I managed to run some soil tests with A&L Labs just to see how to correct the deficiencies. PH is 5.1 - nice, if you are a blueberry. Nitrogen is ridiculously low, but iron is OK. They advise about twenty tons 280 lbs of dolomite for 1000 sq ft, but that will take all year to apply in stages. I just hope the fruit trees forgive me for the boot-camp pruning that was done to remove the broken and split parts after the black bears mauled them in search of rotty old scabby fruit. I'm trying to fix a crappy little chipper, to put through some of the trimmed-off branches to help on the garden beds. It wasn't expensive unless it won't work, but I'll have something for my cousin (St.) Vinnie if it's dead.

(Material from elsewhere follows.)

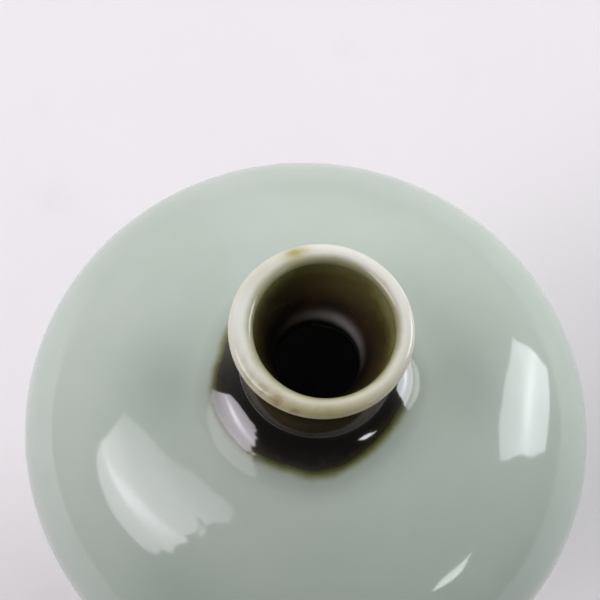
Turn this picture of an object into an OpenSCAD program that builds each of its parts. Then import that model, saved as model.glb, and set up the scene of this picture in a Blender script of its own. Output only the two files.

The one good thing I found this Spring is the great clean-up of the mower and string  trimmer/strimmer/weedwhacker. I used MowDeck and Clean Machine only a couple of times before winter arrived, but I was surprised to see how easily the tools shed the cuttings - they washed right off! No caked-on concretions, and only a faint green tint on some parts, which I could polish off if I was getting a white-glove inspection. I need to touch up the mower blades, but they still look almost new. I'm happy, because I mowed a lot of hidden crap in the grass, hitting branches, stone and dirt molehills, and acres of really way overgrown grass last year. I actually like to mow, but some day, I just have to get a tractor. Seriously.